In fact maybe the Labyrinth analogy is more apt, considering you treat each level like it’s own maze. Each level requires a great deal of forward planning, logic and experimentation to complete. Some levels have multiple ways in which to complete them, some levels have a very specific path you’ll have to discover for yourself. The difficulty ranges from the easy to the fiendish, and could easily inspire the occasional rage-quit.
This is the real challenge of Puzzle Dimension. Flat layout obstacles only take certain amount of logic to work around, but when you put the whole thing into a multi-dimensional plane it can become a whole new problem. You’ll have to make good use of the game’s camera controls to understand where you are and where you’re going, otherwise a restart is usually only one wrong move away. This is what will both test your skill and your patience as a player. There are plenty of times where the game asks you to roll your orb over curved ledges (sometimes invisible ones, no less) and you’ll basically be rolling out into the unknown. Similarly, the game relies on a series of blind ledge drops to invert the surface of many levels, which means solving many puzzles can require 50/50 guess runs just to discover which way you should be dropping.

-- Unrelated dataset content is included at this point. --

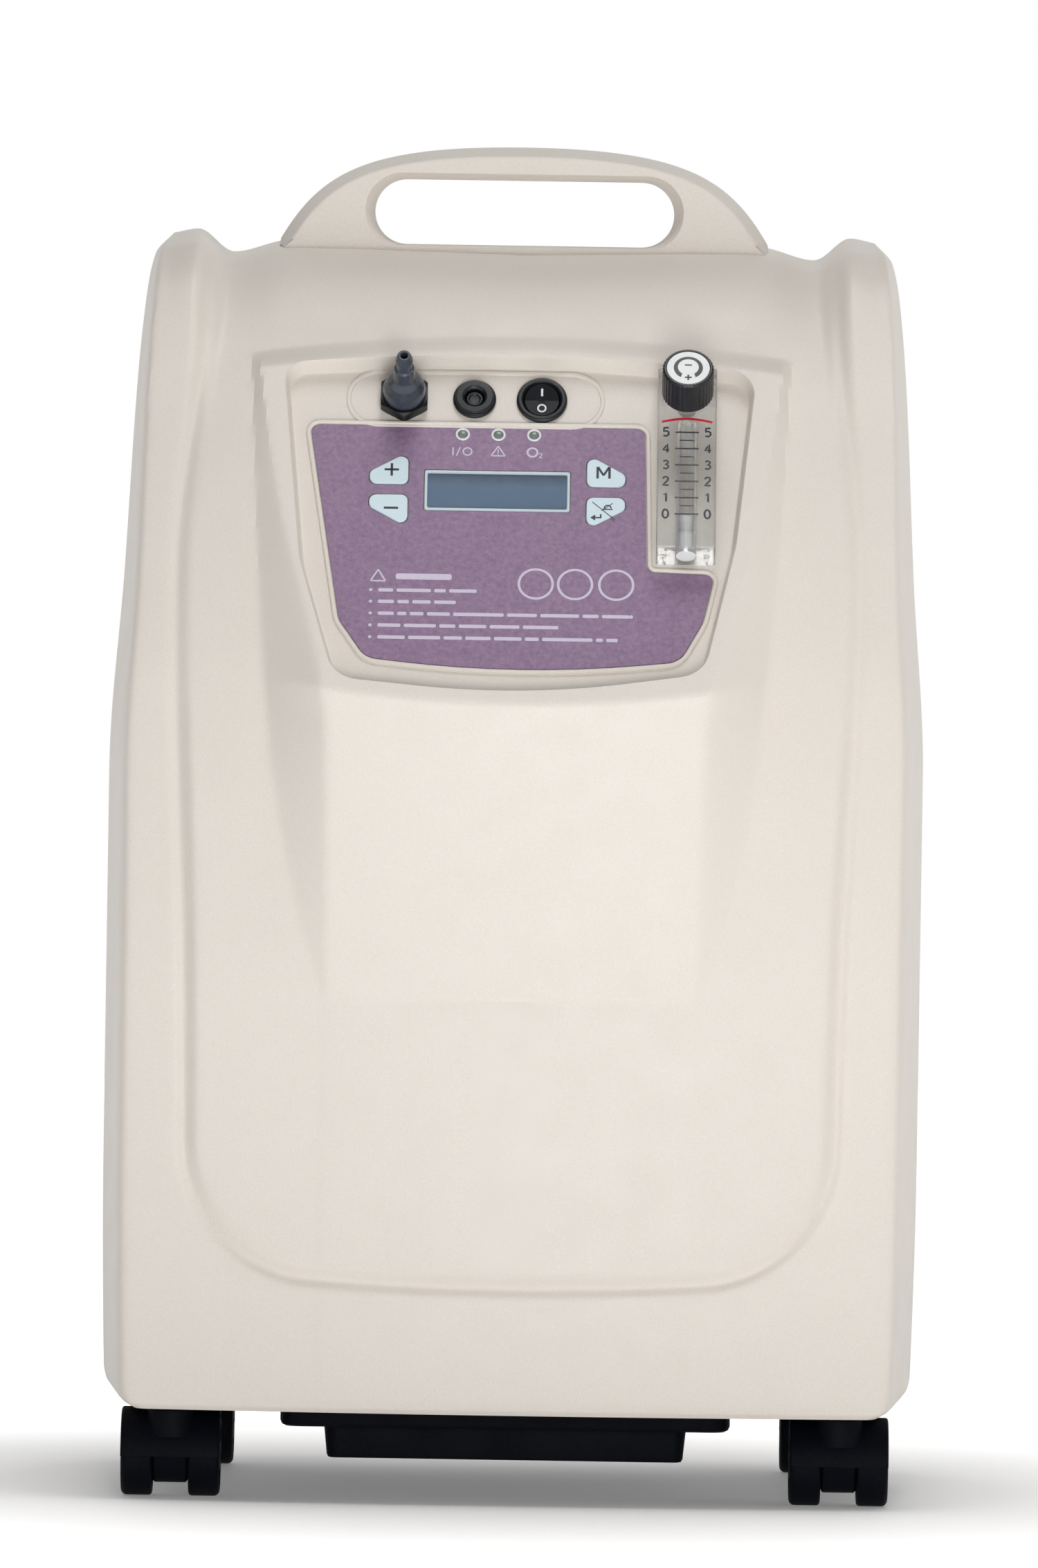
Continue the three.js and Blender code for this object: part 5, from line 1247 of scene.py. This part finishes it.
def caster(place):
    """A caster: a hood and web on a stem, and two wheels with rounded treads and dished sides."""
    sx, sy = CORNERS[place]
    across = axle_frame(place)

    def above(points):
        return points + np.array([sx * CASTER_X, sy * CASTER_Y, 0])

    section = outline([(HOOD_IN, -WHEEL_OUT, 0.4), (HOOD_OUT, -WHEEL_OUT, 1.3),
                       (HOOD_OUT, WHEEL_OUT, 1.3), (HOOD_IN, WHEEL_OUT, 0.4)], 5, 6)
    radius, along_axle = section.T
    turn = np.concatenate([[0.0], np.linspace(0.02, math.pi - 0.02, 48), [math.pi]])
    hood = loft("hood", across(np.stack([
        np.stack([radius * math.cos(t), radius * math.sin(t), along_axle], -1) for t in turn])))
    web_loop = outline([
        (-12, -12, 11), (12, -12, 11), (18.5, 2, 3), (18.9, 8, 3), (12, 17, 2), (-12, 17, 2),
        (-18.9, 8, 3), (-18.5, 2, 3),
    ], 6, 4)
    levels = [(-WEB_HALF, -0.8), (0.8 - WEB_HALF, 0), (WEB_HALF - 0.8, 0), (WEB_HALF, -0.8)]
    web = loft("web", across(stacked(web_loop, levels)))
    pin = WHEEL_OUT - 1
    axle = turned("axle", arcs([(0, -pin), (3, -pin, 0.8), (3, pin, 0.8), (0, pin)]), across, 32)
    stem = turned("stem", arcs([(0, 24), (5.5, 24), (5.5, 54, 0.8), (0, 54)]), above, 32)
    socket = turned("socket", arcs([(0, 26), (10, 26, 1.2), (10, 39, 1.0), (0, 39)]), above, 64)
    room = turned("wheel_room", [(0, -30), (19.3, -30), (19.3, 30), (0, 30)], across, 64)
    combined(socket, [("DIFFERENCE", room)])
    combined(hood, [("UNION", web), ("UNION", axle), ("UNION", stem), ("UNION", socket)])
    hood.name = f"caster_hood_{place}"
    node = f"caster_fork_{place}"
    finish_piece(shaded(hood, 32), NYLON, f"caster_{place}", [node])
    rim = arcs([
        (3.4, WHEEL_IN), (6.5, WHEEL_IN, 0.4), (7.5, WHEEL_IN + 0.8, 0.4),
        (14.5, WHEEL_IN + 0.8, 0.5), (15.5, WHEEL_IN, 0.5), (WHEEL_R, WHEEL_IN, 1.6),
        (WHEEL_R, WHEEL_OUT, 2.6), (15.0, WHEEL_OUT, 0.6), (14.2, WHEEL_OUT - 1.4, 0.6),
        (7.0, WHEEL_OUT - 1.0, 0.6), (6.2, WHEEL_OUT, 0.5), (3.4, WHEEL_OUT, 0.3),
    ], 5)
    for side, name in ((sx, "outer"), (-sx, "inner")):
        wheel = turned(f"wheel_{place}_{name}", rim, axle_frame(place, side), 96)
        node = f"caster_wheel_{place}_{name}"
        finish_piece(shaded(wheel, 32), NYLON, f"wheel_{place}_{name}", [node])


def plan_loft(name, plan, levels):
    """A solid of one plan (half width, front, rear, corner radius) through (height, outward)
    levels."""
    half, front, rear, radius = plan
    loop = box_loop(2 * half, rear - front, radius, 0, (front + rear) / 2, 6, 4)
    return loft(name, stacked(loop, levels))


def exhaust_box():
    """The box under the cabinet: drafted walls with round corners, a flange and rear slots."""
    bottom, top, lip = BOX_BOTTOM, BOX_TOP, FLANGE_BOTTOM
    body = plan_loft("outlet_body", BOX_PLAN, [
        (bottom, -3.5), (bottom + 0.3, -2.6), (bottom + 1.5, -2.0), (top - 1, 0)])
    flange = plan_loft("outlet_flange", FLANGE_PLAN, [
        (lip, -2.5), (lip + 0.8, -0.8), (lip + 2.5, 0), (top - 0.5, 0), (top, -0.5)])
    hollow = plan_loft("outlet_hollow", BOX_PLAN, [(bottom + 2.5, -4.6), (top + 2, -2.5)])
    steps = [("UNION", flange), ("DIFFERENCE", hollow)]
    for i, share in enumerate(BOX_SLOT_SHARES):
        loop = box_loop(20.1, 9, 2, BOX_PLAN[0] * share, bottom + 9)
        steps.append(("DIFFERENCE", loft(f"outlet_slot_{i}", along_y([(loop, 10), (loop, 30)]))))
    combined(body, steps)
    body.name = "air_outlet_box"
    finish_piece(shaded(body, 30), NYLON, "cabinet", ["exhaust_box"])


# ------------------------------------------------------------------ rear fittings
def louvre_cutters(middle, low, high):
    """Slots across a panel, which fall by LOUVRE_SLOPE times the way from low to high."""
    pitch = LOUVRE_SPAN / LOUVRES
    fall = (high - low) * LOUVRE_SLOPE
    for i in range(LOUVRES):
        level = middle - LOUVRE_SPAN / 2 + pitch * (i + 0.5)
        loop = box_loop(LOUVRE_WIDTH, LOUVRE_TALL, 2.4, 0, level)
        inner, outer = loop + (0, fall / 2), loop - (0, fall / 2)
        yield loft(f"louvre_{i}", along_y([(inner, low), (outer, high)]))


def filter_cover():
    """The filter's cover: a panel with a rounded edge, slots that slope down towards the outside
    and a finger notch at its top."""
    inside = BACK - COVER_THICK
    loop = box_loop(COVER_WIDTH, COVER_HEIGHT, 4, 0, FILTER_Z)
    panel = loft("filter_panel", along_y([
        (loop, inside), (loop, BACK - 0.8), (grown(loop, -0.25), BACK - 0.25),
        (grown(loop, -0.8), BACK)]))
    tools = list(louvre_cutters(FILTER_Z - 4, inside - 1, BACK + 1))
    notch = box_loop(40, 12, 3, 0, FILTER_Z + COVER_HEIGHT / 2 - 5)
    tools.append(loft("notch", along_y([
        (notch, inside - 1), (notch, BACK - 0.7), (grown(notch, 0.9), BACK + 0.2)])))
    combined(panel, [("DIFFERENCE", tool) for tool in tools])
    panel.name = "filter_cover_panel"
    finish_piece(shaded(panel, 32), CREAM, "filter_door", ["filter_cover"])


def power_inlet():
    """The mains socket: a flange on a barrel, a cavity with two cut corners and three pins."""
    x, z, face, floor = INLET_X, INLET_Z, HALF_DEPTH, HALF_DEPTH - INLET_DEEP
    flange = box_loop(2 * INLET_HALF_WIDTH, 2 * INLET_HALF_HEIGHT, 3, x, z, 6, 3)
    body = loft("inlet_body", along_y([
        (flange, BACK + GAP), (flange, face - 0.8), (grown(flange, -0.3), face - 0.3),
        (grown(flange, -0.9), face)]))
    barrel = box_loop(27.5, 21, 1, x, z)
    corners = [(-12.2, -8.3, 1), (12.2, -8.3, 1), (12.2, 3.2, 0.6), (7.2, 8.3, 0.6),
               (-7.2, 8.3, 0.6), (-12.2, 3.2, 0.6)]
    cavity = outline([(x + a, z + b, radius) for a, b, radius in corners], 4, 2)
    hollow = along_y([(cavity, floor), (cavity, face - 0.6), (grown(cavity, 0.8), face + 0.3)])
    combined(body, [
        ("UNION", loft("inlet_barrel", along_y([(barrel, BACK - 24), (barrel, BACK + 1)]))),
        ("DIFFERENCE", loft("inlet_cavity", hollow)),
    ])
    body.name = "mains_socket"
    finish_piece(shaded(body, 30), BLACK, "cabinet", ["power_inlet"])
    for name, a, b in (("left", -7, -2), ("right", 7, -2), ("middle", 0, 2)):
        loop = box_loop(1.8, 4, 0.3, x + a, z + b, 2)
        pin = loft(f"mains_pin_{name}", along_y([
            (loop, floor - 1), (loop, floor + 11), (grown(loop, -0.35), floor + 12)]))
        finish_piece(shaded(pin, 30), STEEL, "cabinet")


front_shell()
rear_shell()
label()
label_print()
display()
lamps()
keys()
outlet()
breaker_and_switch()
flowmeter()
meter_scale()
knob()
for corner in CORNERS:
    caster(corner)
exhaust_box()
filter_cover()
power_inlet()


# ------------------------------------------------------------------ CAD nodes that stay
def paint(node, material):
    """A kept CAD node takes a new material."""
    mesh = frame["nodes"][node].data
    mesh.materials.clear()
    mesh.materials.append(material)


SLOT_FINISH = {
    "cream_shell": CREAM, "black_plastic": BLACK, "caster_black": NYLON, "slate_plastic": SLATE,
    "lilac_label": LABEL_FILM, "display_grey": INK_DARK, "indicator_lens": WHITE,
    "pale_key": PALE_KEY, "clear_acrylic": ACRYLIC, "steel": STEEL, "aluminium": ALUMINIUM,
    "black_rubber": RUBBER, "copper": COPPER, "board_green": BOARD_GREEN, "dark_foam": FOAM,
    "white_plastic": WHITE,
}
for part in frame["record"]["subparts"]:
    paint(part["node"], SLOT_FINISH[part["material_slot"]])


# ------------------------------------------------------------------ floor, light and camera
def studio_floor():
    """A pale floor whose faint glow grows with the distance from its middle."""
    corners = [(a * FLOOR_HALF, b * FLOOR_HALF, 0) for a, b in ((-1, -1), (1, -1), (1, 1), (-1, 1))]
    floor = mesh_object("studio_floor", corners, [(0, 1, 2, 3)])
    finish = Finish("studio_floor", (0.92, 0.92, 0.92), 0.6)
    finish.colour(finish.blend(finish.noise(3.0), (0.90, 0.90, 0.90), (0.94, 0.94, 0.94)))
    length = finish.nodes.new("ShaderNodeVectorMath")
    length.operation = "LENGTH"
    finish.links.new(finish.place, length.inputs[0])
    finish.shader.inputs["Emission Color"].default_value = (1, 1, 1, 1)
    glow = finish.spread(length.outputs["Value"], *FLOOR_GLOW)
    finish.links.new(glow, finish.shader.inputs["Emission Strength"])
    floor.data.materials.append(finish.material)


def studio_world():
    """A white surround, brighter towards the rear."""
    world = bpy.data.worlds.new("studio")
    world.use_nodes = True
    tree = world.node_tree
    position = tree.nodes.new("ShaderNodeTexCoord").outputs["Generated"]
    split = tree.nodes.new("ShaderNodeSeparateXYZ")
    tree.links.new(position, split.inputs["Vector"])
    glow = map_range(tree, split.outputs["Y"], WORLD_GLOW)
    tree.links.new(glow, tree.nodes["Background"].inputs["Strength"])
    tree.nodes["Background"].inputs["Color"].default_value = (1, 1, 1, 1)
    SCENE.world = world


def lights():
    """Three large soft lights, each aimed at its target."""
    for name, place, target, size, power in LIGHTS:
        lamp = bpy.data.lights.new(name, "AREA")
        lamp.size = size
        lamp.energy = power
        light = bpy.data.objects.new(name, lamp)
        light.location = place
        aim = Vector(target) - Vector(place)
        light.rotation_euler = aim.to_track_quat("-Z", "Y").to_euler()
        SCENE.collection.objects.link(light)


def camera():
    """A long lens, level with the middle of the cabinet and turned by a degree."""
    lens = bpy.data.cameras.new("camera")
    lens.lens = CAMERA_LENS
    eye = bpy.data.objects.new("camera", lens)
    look = (CAMERA_TARGET - CAMERA_PLACE).to_track_quat("-Z", "Y").to_matrix()
    turned_look = (look @ Matrix.Rotation(CAMERA_ROLL, 3, "Z")).to_4x4()
    eye.matrix_world = Matrix.Translation(CAMERA_PLACE) @ turned_look
    SCENE.collection.objects.link(eye)
    SCENE.camera = eye


studio_floor()
studio_world()
lights()
camera()
SCENE.view_settings.view_transform = "Standard"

The game does display the entirety of a puzzle three dimensionally before the level begins, and you are given the option to unhinge the camera from the orb and return to this view at any time (something which you’ll find yourself doing almost constantly). But as the levels become more and more complex you’ll have absolutely no chance of memorising all the information you’ll need before you start, because quite often there will only be one correct route through a given level (with the use of one-step bricks or directional jumps). This means sometime you’ll end up stranded half-way through a particularly long level because you accidentally destroyed the wrong brick in the first minute of play. Quite often I’d sit staring at a motionless screen, planning my moves out in my head before daring to touch another tile.

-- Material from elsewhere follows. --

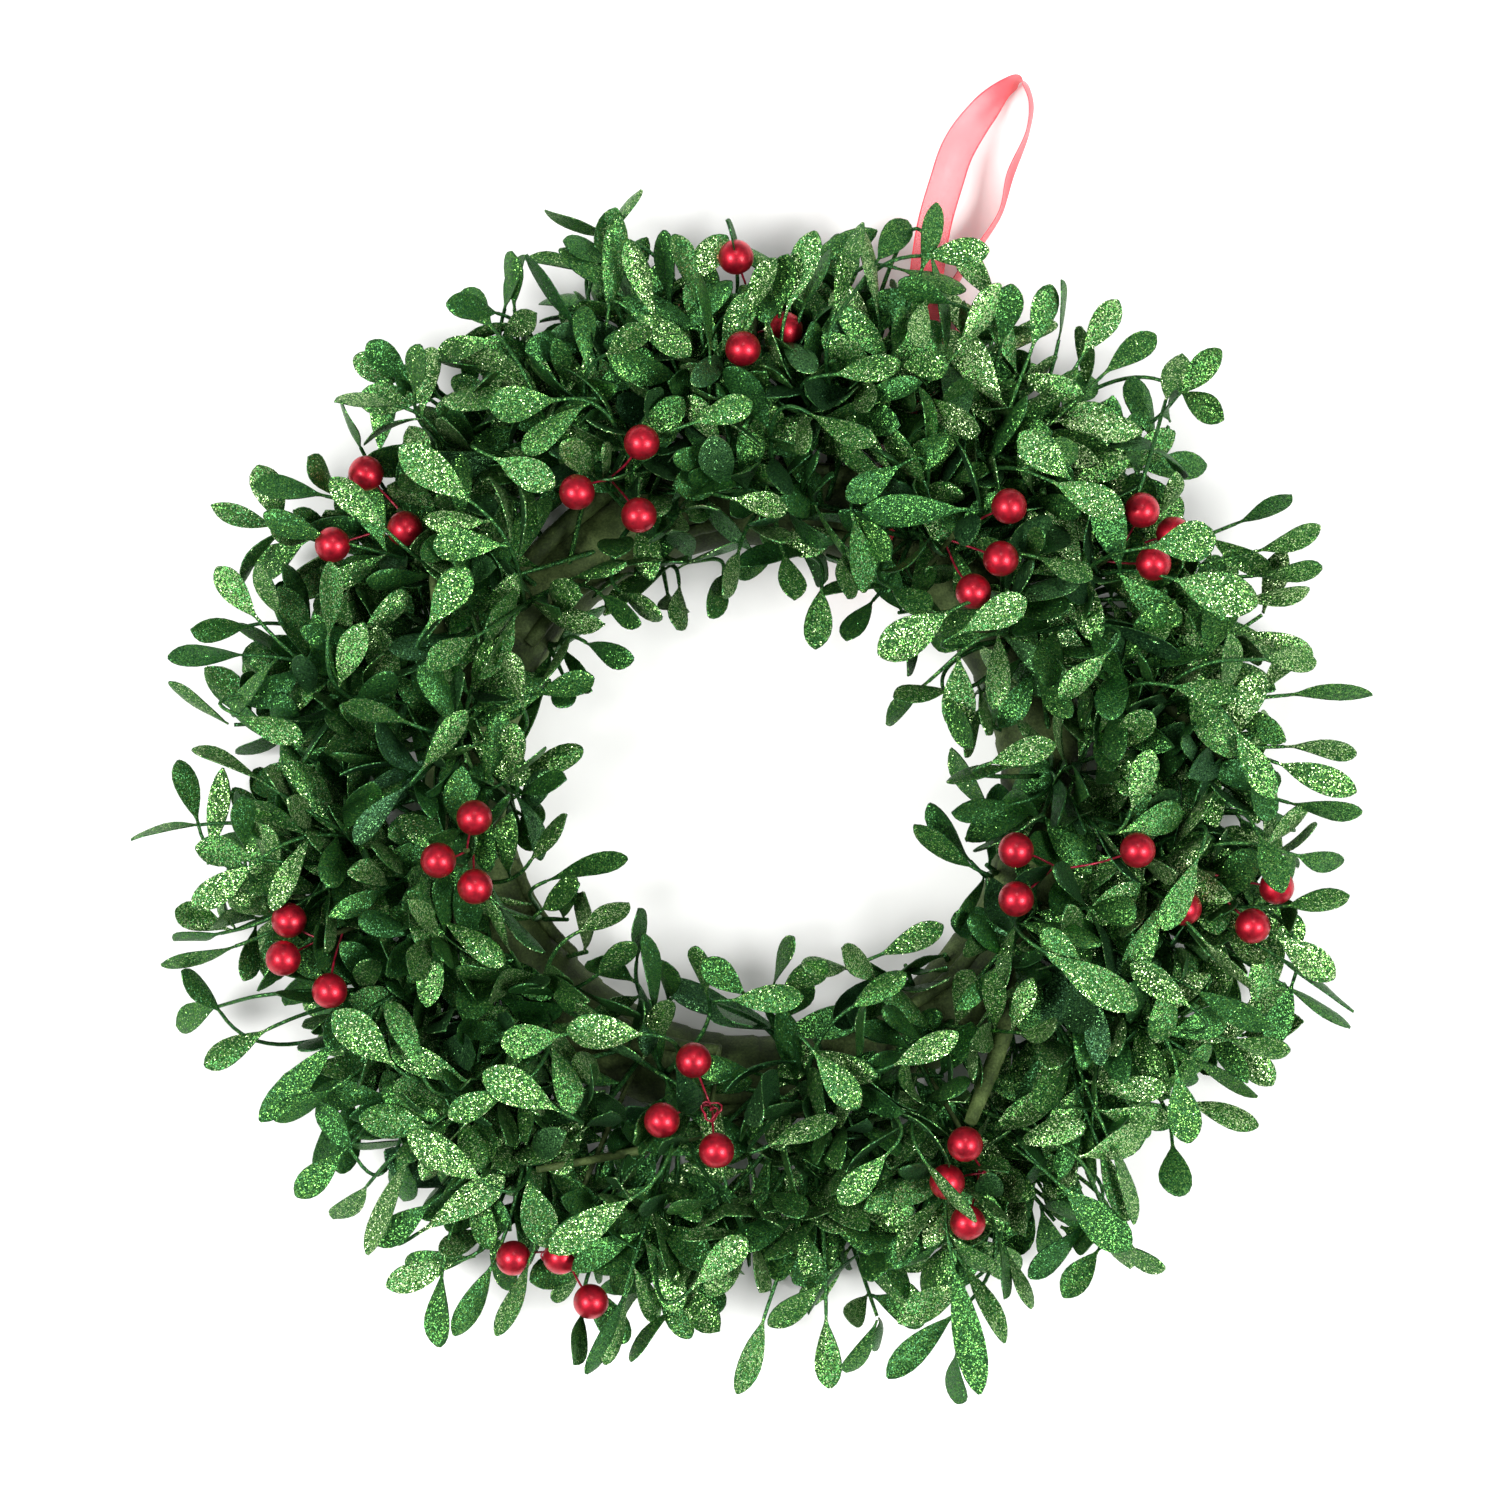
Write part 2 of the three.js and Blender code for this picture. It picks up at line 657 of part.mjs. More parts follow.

You’ll forgive the creators, however, because you can tell a lot of time and care has gone into the construction of the puzzles themselves. The game consistently introduces new elements over the course of your playthrough, and then begins to mix and match them with existing obstacles already in play. One-step bricks like cracks or heat-grills start out quite easy to plan around, but once you throw in one directional ice surfaces, toggled spikes, assisted leaps, invisible blocks and teleporters things gets mind-bendingly complex. All together there are a hundred levels to complete, so it’s almost assured you’ll be getting a decent amount of play for your dollar too.
So this is a puzzle game for those of you who love a challenge. The game steadily unlocks more and more puzzles ahead of your progress, but it is possible to reach a point where you have to complete a specific puzzle to move on. This won’t be your cup of tea if you like to sit down and knock out a complete puzzle game in one sitting.

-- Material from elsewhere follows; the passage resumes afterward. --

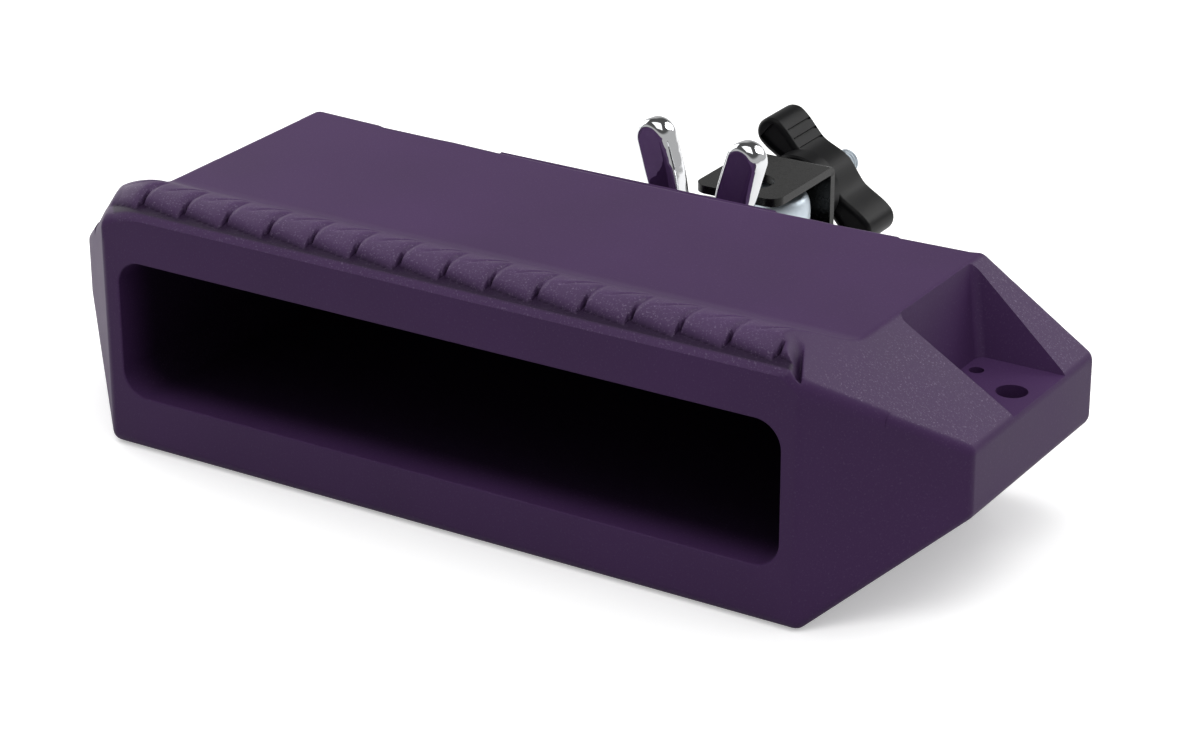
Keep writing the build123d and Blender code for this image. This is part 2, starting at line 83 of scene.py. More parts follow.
def linear(code):
    """Turn an sRGB hex colour into linear red, green, blue and an alpha of 1."""
    parts = [int(code[i : i + 2], 16) / 255 for i in (1, 3, 5)]
    return [c / 12.92 if c <= 0.04045 else ((c + 0.055) / 1.055) ** 2.4 for c in parts] + [1.0]


def add(tree, kind, settings=None, links=None):
    """Add a node; settings and links are keyed by input name or number, or by property name."""
    node = tree.nodes.new(kind)
    for key, value in (settings or {}).items():
        if isinstance(key, str) and hasattr(node, key):
            setattr(node, key, value)
        else:
            node.inputs[key].default_value = value
    for key, output in (links or {}).items():
        tree.links.new(output, node.inputs[key])
    return node


def empty_material(name):
    """A material with nodes switched on and none of them left."""
    material = bpy.data.materials.new(name)
    material.use_nodes = True
    material.node_tree.nodes.clear()
    return material, material.node_tree


def mesh_object(name, mesh):
    """Link a mesh into the scene as an object at the origin."""
    piece = bpy.data.objects.new(name, mesh)
    bpy.context.scene.collection.objects.link(piece)
    return piece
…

Visually the game is quite … interesting. Every block in the level begins pixellated and snaps into high-definition the moment you roll close by to it. It’s an odd choice in regards to art direction, because the high-def visuals look fantastic while the pixel blocks are really quite dull. I found myself wondering why the team had bothered. Players do receive bonus points if they can depixellate the entire level (kind of like a 100% completion bonus) but apart from that it seemed to me like it was just a “because we can” decision.
At least they decided to create a similar mix for the music, so the mechanic doesn’t seem completely out of place. As you depixellate each level, the background music cleverly transitions from 8-bit chip tunes to a synth orchestral score. The music track itself isn’t anything that memorable, but it’s good to see that some thought went into the process.
There are four different themes to unlock as your flower tally goes up, each with their own unique background and puzzle tileset. Initially you’ll begin with just one theme, but newly unlocked themes can be applied to any puzzle in the game, so once you’ve unlocked them all you can use them on any level. The starter theme is probably the easiest for identifying the variety of different blocks, so I tended to use it the most during my playthrough. The later themes are certainly more ornate, and it was when I tried these out that I started wanting a completely depixellated version.
Pros: Puzzle Dimension presents a great variety with it’s challenges, and certainly has more than enough on offer to keep you playing for a decent amount of time. Depixellated graphics are impressive.
Cons: Even with detached camera control, many levels can leave you completely disorientated at times. I found the use of invisible blocks quite complex during some levels too, as if you didn’t notice their faint glow you’d be left thinking a certain route that you had to take was impossible.
Overall: In the end this is a game for the thinkers in the audience, so if you prefer to leap before you look then this game won’t appeal. It requires patience, concentration and sometimes even a little luck to crack. If you love a good straight-up (and down and side-to-side) puzzle game, however, then it’s definitely worth your time and money. 4 out of 5.